As the DAC output frequency approaches Nyquist, the DAC waveform looks perfectly awful, all steppy and squirmy and random-noisy looking. It's hard to believe that something's not broken. After the lowpass filter, it's a beautiful steady sine wave.
John
(...)
(...)
So the Phase Accumulator itself is a state machine which creates a binary version of the next point to be output predicated on the previous point and the frequency control word.
It is starting to soak in. Thanks!
--Winston
I guess.
Imagine a 32-bit clockable binary register, just 32 D-type flipflops. Call the value in the register R. Every clock, add a 32-bit value F to it. so
At every clock
R = R + F
F is our 32-bit frequency set register.
If R=1, it will take 2^32 clocks for R to make a full cycle back to where it started.
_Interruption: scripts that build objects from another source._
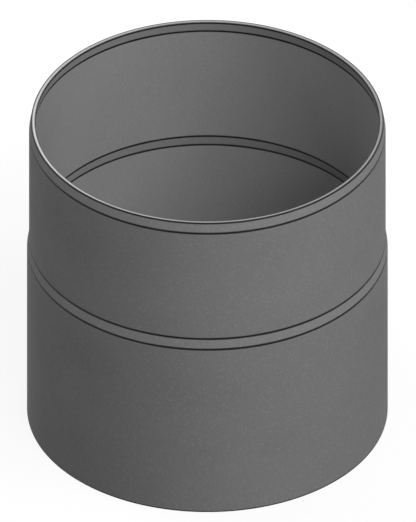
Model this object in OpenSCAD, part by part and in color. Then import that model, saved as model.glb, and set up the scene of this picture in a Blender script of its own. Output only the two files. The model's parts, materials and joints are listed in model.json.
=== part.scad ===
// Stove pipe section: one tube of rolled sheet steel with an open socket at its foot,
// a sloping step, a narrower spigot above it, and a short lead-in under the rim.
// It stands on the socket's mouth, with its axis on Z and its origin at the foot.

/* [Flue] */
// Inside diameter of the socket, which is the flue's nominal size
bore_d = 150; // [80:5:250]
// Thickness of the sheet steel
wall = 2; // [1:0.5:3]

/* [Lengths] */
// Height of the socket, from its mouth up to the step
socket_len = 85; // [40:5:500]
// Height of the sloping step between socket and spigot
step_len = 5; // [3:0.5:10]
// Height of the spigot's straight wall
spigot_len = 55; // [25:5:200]
// Height of the sloping lead-in under the rim
lead_in_len = 5; // [3:0.5:10]

/* [Forming] */
// Slope of the step and of the lead-in against the pipe's axis, in degrees
slope = 10; // [5:1:20]
// Radius of each bend on its tight side
bend_r = 3; // [1:0.5:6]
// Width that deburring takes off each corner of the cut ends
edge_break = 0.3; // [0.1:0.1:0.4]

/* [Hidden] */
// Sides that draw a full circle
$fn = 180;

// Flat steps that draw one bend of the sheet
bend_steps = 4;

// Outer face of the sheet in section, X away from the pipe's axis and Y up it, as it
// would be with sharp bends
socket_r = bore_d / 2 + wall;
spigot_r = socket_r - step_len * tan(slope);
rim_r = spigot_r - lead_in_len * tan(slope);
step_top = socket_len + step_len;
spigot_top = step_top + spigot_len;
foot_corner = [socket_r, 0];
rim_corner = [rim_r, spigot_top + lead_in_len];
bends = [[socket_r, socket_len], [spigot_r, step_top], [spigot_r, spigot_top]];

// Way the sheet runs into each bend, in degrees from the X axis, and how far it turns
// there, positive towards the pipe's axis
up = 90;
headings = [up, up + slope, up];
turns = [slope, -slope, slope];

// Unit vectors along the sheet and square to it, out of its outer face
function along(heading) = [cos(heading), sin(heading)];
function outward(heading) = [sin(heading), -cos(heading)];

function reversed(points) = [for (i = [len(points) - 1 : -1 : 0]) points[i]];

// Arc of one bend, on the face of the sheet that lies at a depth below its outer face
function bend_arc(i, depth) =
    let (
        side = sign(turns[i]),
        outer_face_r = side > 0 ? bend_r + wall : bend_r,
        face_r = outer_face_r - side * depth,
        half_turn = turns[i] / 2,
        centre = bends[i]
            - side * outer_face_r / cos(half_turn) * outward(headings[i] + half_turn)
    )
    [for (n = [0 : bend_steps])
        centre + side * face_r * outward(headings[i] + turns[i] * n / bend_steps)];

// All bends of one face of the sheet, from the foot to the rim
function face_line(depth) = [for (i = [0 : len(bends) - 1]) each bend_arc(i, depth)];

// Cut end of the sheet from its inner to its outer face, with both corners broken.
// inwards is the heading from the cut into the sheet
function cut_end(outer_corner, out, inwards) =
    let (
        inner_corner = outer_corner - wall * out,
        broken = edge_break * along(inwards)
    )
    [
        inner_corner + broken,
        inner_corner + edge_break * out,
        outer_corner - edge_break * out,
        outer_corner + broken
    ];

// The sheet cut through along the pipe's axis
module sheet_section() {
    foot_end = cut_end(foot_corner, outward(up), up);
    rim_end = cut_end(rim_corner, outward(up + slope), up + slope + 180);
    polygon(concat(
        foot_end,
        face_line(0),
        reversed(rim_end),
        reversed(face_line(wall))
    ));
}

// The whole pipe section, in cast-iron grey stove paint
module pipe_section() {
    color("dimgray")
        rotate_extrude()
            sheet_section();
}

pipe_section();
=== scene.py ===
"""Stove pipe section: its painted sheet steel, and a plain pale studio around it."""

import json
import math

import bpy
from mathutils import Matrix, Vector


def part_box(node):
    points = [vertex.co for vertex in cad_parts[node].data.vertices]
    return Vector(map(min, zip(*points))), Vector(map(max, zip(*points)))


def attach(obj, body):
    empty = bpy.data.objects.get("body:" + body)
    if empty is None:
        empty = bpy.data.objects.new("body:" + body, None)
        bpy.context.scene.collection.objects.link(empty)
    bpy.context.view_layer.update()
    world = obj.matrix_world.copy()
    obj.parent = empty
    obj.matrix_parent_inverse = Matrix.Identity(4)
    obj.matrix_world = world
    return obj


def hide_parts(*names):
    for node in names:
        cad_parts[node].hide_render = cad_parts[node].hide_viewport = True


bl_info = {
    "name": "Stove Pipe Section",
    "version": (1, 0, 0),
    "blender": (4, 5, 0),
    "location": "3D View > Sidebar > Stove Pipe",
    "description": "Rolls a stove pipe section from painted sheet steel and lights it in a studio",
    "category": "Object",
}

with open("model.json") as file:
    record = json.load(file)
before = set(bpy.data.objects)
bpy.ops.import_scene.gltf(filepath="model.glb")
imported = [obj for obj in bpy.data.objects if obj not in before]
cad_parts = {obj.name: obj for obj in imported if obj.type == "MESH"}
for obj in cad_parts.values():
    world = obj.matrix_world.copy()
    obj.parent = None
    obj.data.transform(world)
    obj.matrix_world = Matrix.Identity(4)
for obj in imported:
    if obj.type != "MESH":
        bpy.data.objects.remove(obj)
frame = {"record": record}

MM = 0.001
NODE = "pipe_section"

cad_low, cad_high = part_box(NODE)
mounts = {mount["name"]: mount for mount in frame["record"]["mounts"]}
SOCKET_R = mounts["socket"]["dims"]["r_mm"] * MM
SPIGOT_R = mounts["spigot"]["dims"]["r_mm"] * MM
STEP_LENGTH = 5 * MM
STEP_SLOPE = math.atan((cad_high.x - SPIGOT_R) / STEP_LENGTH)


def linear(hex_colour):
    """An sRGB hex colour such as "6c6c6c" as linear red, green and blue."""
    shares = [int(hex_colour[i : i + 2], 16) / 255 for i in (0, 2, 4)]
    return tuple(s / 12.92 if s <= 0.04045 else ((s + 0.055) / 1.055) ** 2.4 for s in shares)


def colour_property(name, description, hex_colour):
    """A colour that a user can change, with an sRGB hex default."""
    return bpy.props.FloatVectorProperty(
        name=name,
        description=description,
        default=linear(hex_colour),
        size=3,
        min=0.0,
        max=1.0,
        subtype="COLOR",
    )


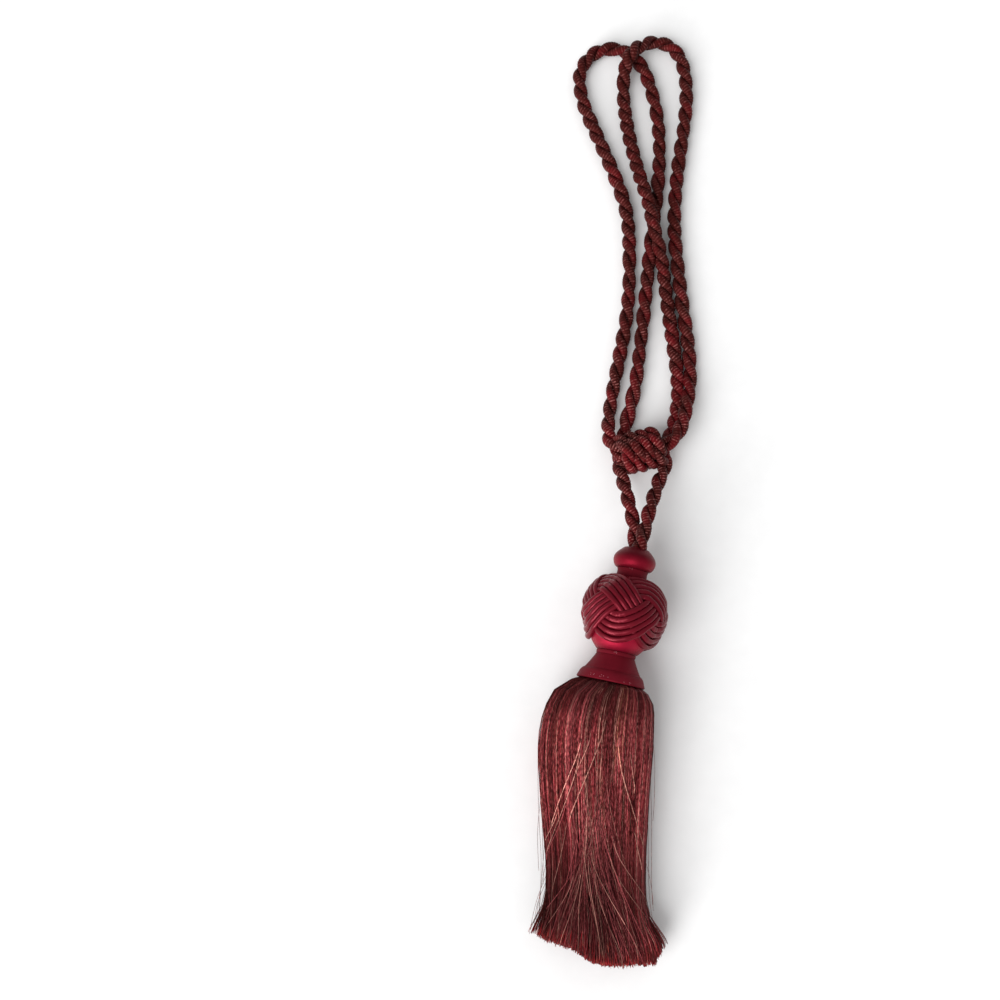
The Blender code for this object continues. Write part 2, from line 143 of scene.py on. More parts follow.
def tube_mesh(name, centres, across, up, sides, closed=False, **values):
    """One object of tubes. centres, across and up are arrays of tubes x rings x 3, and across and up are
    half-widths with across x up along the tube. Each of values holds a number or a colour for every ring."""
    tubes, rings = centres.shape[:2]
    angle = np.arange(sides) * math.tau / sides
    points = (
        centres[:, :, None]
        + across[:, :, None] * np.cos(angle)[:, None]
        + up[:, :, None] * np.sin(angle)[:, None]
    )
    index = np.arange(tubes * rings * sides).reshape(tubes, rings, sides)
    ahead = np.roll(index, -1, axis=1) if closed else index[:, 1:]
    here = index if closed else index[:, :-1]
    quads = np.stack([here, np.roll(here, -1, 2), np.roll(ahead, -1, 2), ahead], axis=-1).reshape(-1, 4)
    faces = quads.tolist()
    if not closed:
        faces += index[:, 0, ::-1].tolist() + index[:, -1].tolist()
    piece = new_piece(name, points, faces)
    for attribute, rows in values.items():
        wide = np.repeat(rows.reshape(tubes * rings, -1), sides, axis=0).astype(np.float32)
        kind, key = ("FLOAT", "value") if wide.shape[1] == 1 else ("FLOAT_COLOR", "color")
        piece.data.attributes.new(attribute, kind, "POINT").data.foreach_set(key, wide.ravel())
    return piece


# %% Paths
def run_along(path):
    """How far along a path each point lies. The first three columns are its place."""
    return np.concatenate([[0], np.cumsum(np.linalg.norm(np.diff(path[:, :3], axis=0), axis=1))])


def even_steps(curve, step):
    """The same curve, in steps of even length close to step."""
    run = run_along(curve)
    at = np.linspace(0, run[-1], max(2, round(run[-1] / step) + 1))
    return np.stack([np.interp(at, run, column) for column in curve.T], axis=1)


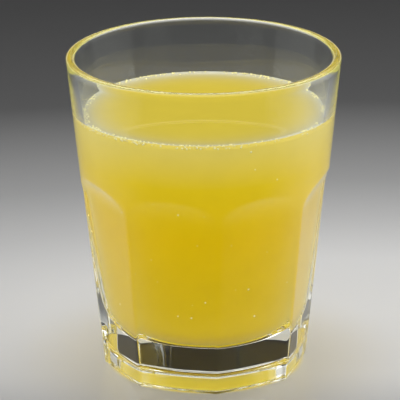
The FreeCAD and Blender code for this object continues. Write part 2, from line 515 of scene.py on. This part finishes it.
def chain(name, outline):
    """A mesh of bare points in a row, with a number on each that says whether it is pressed."""
    mesh = bpy.data.meshes.new(name)
    mesh.from_pydata([(radius, 0.0, height) for radius, height, _ in outline], [], [])
    pressed = mesh.attributes.new("pressed", "FLOAT", "POINT")
    pressed.data.foreach_set("value", [mark for _, _, mark in outline])
    return mesh


# Geometry trees.

# Points that lie closer than this become one.
MERGE_REACH = 0.002 * MM
# Faces that look up or down at least this much, near the top of the juice, are its surface.
STEEP = 0.3
SURFACE_DEPTH = 0.5 * MM
# The shoulder's arc ends just short of its full radius, where its square root is still real.
ARC_END = 0.999

# Facets of a bubble.
BALL_SEGMENTS = 9
BALL_RINGS = 6
# Powers that make large bubbles few, and bubbles far from the wall fewer.
FEW_LARGE = 2
FEW_FAR = 3
# Where a bubble's middle lies, in radii of the bubble: how far off the wall when it floats and when
# it clings, how far above the juice, and how much lower it starts when it clings.
FLOATING_GAP = 0.75
CLINGING_GAP = 0.5
RISE = 0.25
CLINGING_DROP = 1.25
# Three chances from 0 to 1 add up to this on average.
MEAN_OF_THREE = 1.5
# Wall bubbles start this many corner radii above the floor and stop this far under the level.
LOWEST_BUBBLE = 1.2
HIGHEST_BUBBLE = 2 * MM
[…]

If R=2, it will cycle around in 2^31 clocks.
Take the 12 most significant bits of the R register and use them to address a sinewave lookup table, and use the result to load a DAC at the same clock rate.
What's cool is that you can put all sorts of values into F, and the frequency of the DAC is proportional to the value F. For small values of F, it will take many clocks before you bump the upper 12 bits and advance one location in the lookup table. As F gets bigger, you'll start hopping around the table in bigger jumps, skipping some entries. But if you lowpass filter the DAC output, you always get a sine wave. The frequency-set resolution is Fclk/2^32, which is pretty fine. If you use a 64-bit register, resolution is Fclk/2^64.
It's really very simple, an easy to build in an FPGA.
John
Nice. For sine wave, DDS is a good idea. But when you generate a square wave with your device with e.g. 31.7 MHz, what is your maximum cycle-to-cycle jitter?
BTW: Where can I buy your devices and do you have a price list on your webpage?
-- Frank Buss, fb@frank-buss.de http://www.frank-buss.de, http://www.it4-systems.de
*Much clearer!* Thanks for the explanation.